Hinweis auf Stammrechtssatz
GRS wie 2009/10/0214 E RS 2 (hier nur der erste Satz)

Entscheidungstext

Betreff

Der Verwaltungsgerichtshof hat durch den Vorsitzenden Senatspräsident Dr. Mizner und die Hofräte Dr. Stöberl, Dr. Rigler, Dr. Lukasser und Dr. Fasching als Richter, im Beisein des Schriftführers Mag. Uhlir, über die Beschwerde des A K in R i. Z., vertreten durch Mag. Laszlo Szabo, Rechtsanwalt in 6020 Innsbruck, Claudiaplatz 2, gegen den Bescheid der Tiroler Landesregierung vom , Zl. U-14.172/42, betreffend naturschutzbehördlicher Auftrag, zu Recht erkannt:

Spruch

Die Beschwerde wird als unbegründet abgewiesen.

Begründung

Mit Spruchpunkt I. B) des im Instanzenzug ergangenen Bescheides vom hat die Tiroler Landesregierung dem Beschwerdeführer gemäß § 17 Abs. 1 Tiroler Naturschutzgesetz 2005, LGBl. Nr. 26/2005 (TNSchG), aufgetragen, im Bereich der auf dem Grundstück Nr. 1884, KG F. ohne naturschutzrechtliche Genehmigung errichteten und aus einem einen integrierenden Bestandteil des Bescheides bildenden Plan ersichtlichen sechs Entwässerungsgräben durch bestimmt genannte Maßnahmen das Moor entsprechend dem früheren Zustand wieder herzustellen. Dabei wurde bei einigen Gräben angeordnet, dass die Befüllung händisch zu erfolgen habe, bei einigen wurde die Aussaat ortsüblicher Einsaatmischungen (am besten Heublumen aus der Gegend) und die Sicherung dieser Begrünung (drei Jahre abzäunen, mähen) angeordnet. Beim Graben 3 wurde überdies angeordnet, zur Unterbindung der Wasserableitung alle 7 m eine Barriere aus Lärchenholz, deren Oberkante 10 cm unter dem Aufschüttniveau zu liegen komme, einzubauen.

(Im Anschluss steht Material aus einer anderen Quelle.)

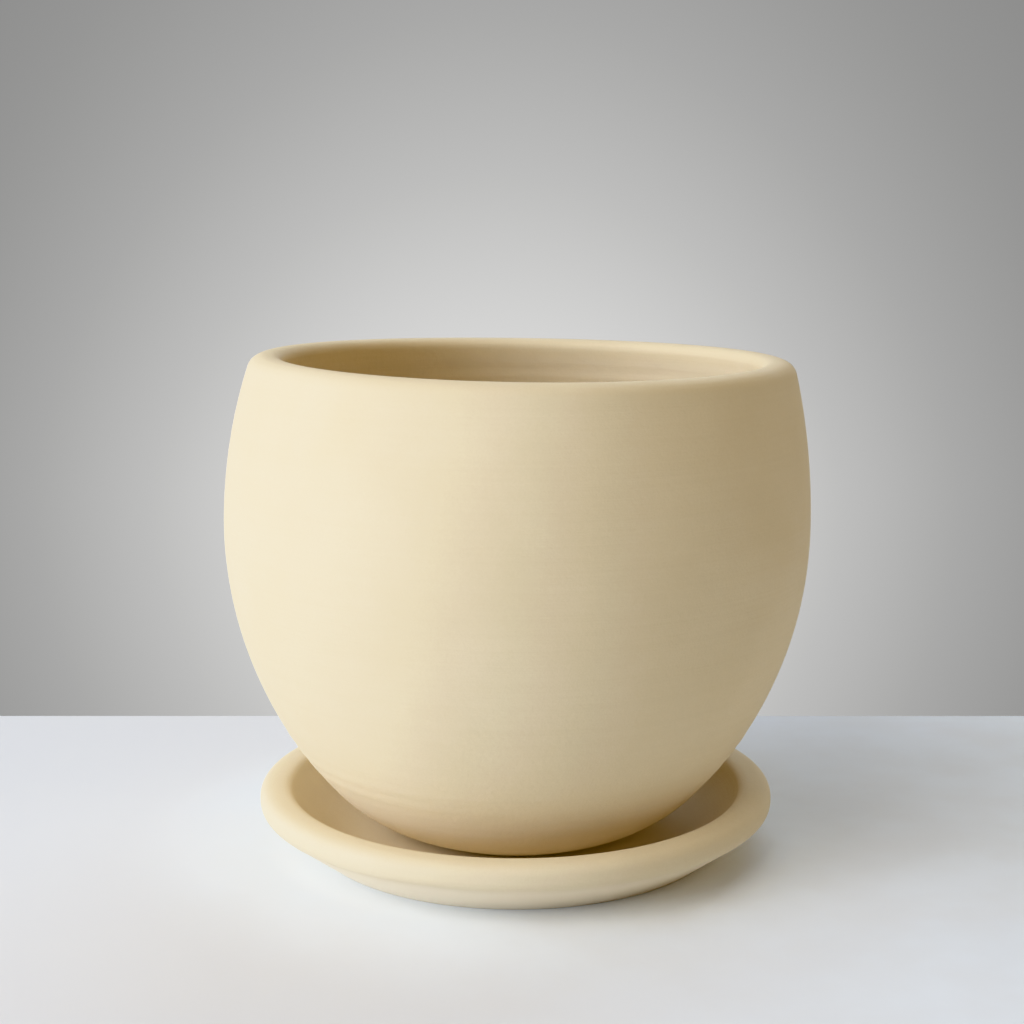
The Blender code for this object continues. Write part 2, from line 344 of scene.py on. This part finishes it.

Zur Begründung dieses Spruchpunktes führte die belangte Behörde - soweit für das verwaltungsgerichtliche Verfahren wesentlich - aus, dass der Beschwerdeführer die aus dem einen integrierenden Bestandteil dieses Bescheides bildenden Plan ersichtlichen Entwässerungsgräben auf dem Grundstück Nr. 1884, KG F., außerhalb geschlossener Ortschaften errichtet habe. Diese Gräben befänden sich in einem Feuchtgebiet. Eine naturschutzrechtliche Bewilligung bestehe nicht. Die Wiederherstellung des früheren Zustandes der Gräben sei durch die Umsetzung der im Spruch aufgetragenen Maßnahmen mit verhältnismäßig geringem finanziellen Aufwand möglich.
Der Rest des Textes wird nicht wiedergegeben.